With Gorison Traveler Incident, it is this side story about the corruption of Earth Military and Vivian’s subversive attempt to save the Gorison Traveler crew against the orders of the ‘abusive and sexually demeaning’ Commander Alderson. World-building is fantastic. However, more and more, this mechanic feels like filler in an otherwise uninspired romance novel that Laurann Dohner is struggling to produce. And when it feels like the author can’t connect with her characters, I’m not able to.
I wish I could say that I had faith that this series or future novels of other series had a chance of turning my head. It’s that I have a lack of confidence that the habits created over the last decade and some by LD could be overcome. Even when she has deviated into giving her main character a more original name, she has compromised the originality by giving another essential character a name that ends in A, E, I, O, U, or sometimes Y.
After thirty books of overly masculinized heroes and clothing compromised miniature humans having to wear sweats of their monster-sized males, this is getting ridiculous.
My gripe with the sweats lies in the fact that the term sweats is dated, and plot-wise redundant; finally move on to a more modern fashion of boxers for the sake of the characters! If he doesn’t wear underwear, then give her a freaking shirt and get her some leggings. There are human women everywhere in these series to share clothes with this far into the series.
And now we are in space where the miniature human women are being dressed in oversized uniforms of males. Why is it that an author who creates entire worlds can’t create one damn world where a female isn’t diminished by the wardrobe?
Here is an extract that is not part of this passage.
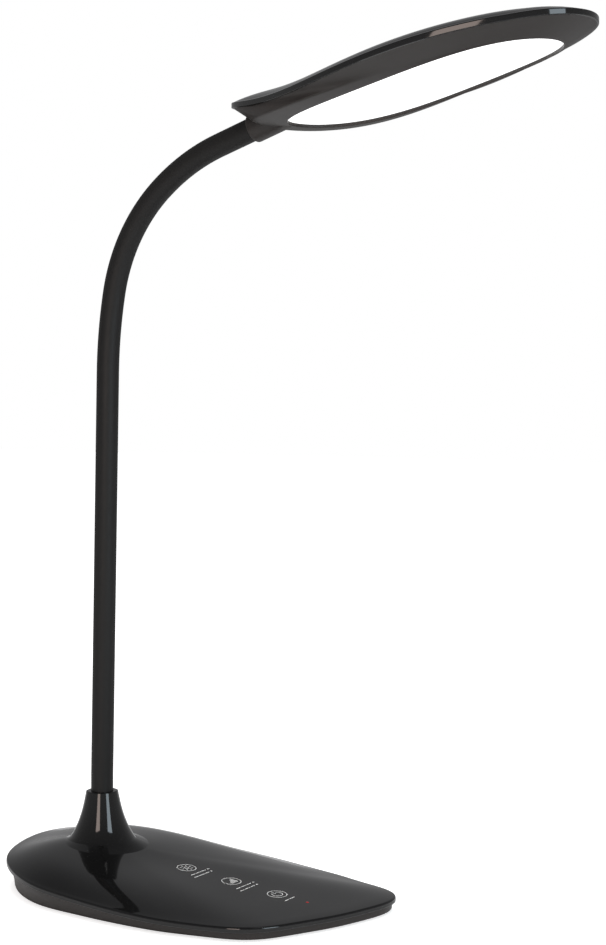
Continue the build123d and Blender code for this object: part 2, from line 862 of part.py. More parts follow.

And despite all my ire, I one-clicked the second damned book because I feel some dumb brand loyalty for a sentimental reason to Laurann Dohner. After all, she was the first book memory I made when I moved to this city.
And if I needed to move somewhere to stop this compulsion, I may have to do it.
I read these new books, get mad about it, review it, get madder about it, feel frustrated at both the author and myself, and then go buy the next damn book. Does Amazon have a one-click intervention program?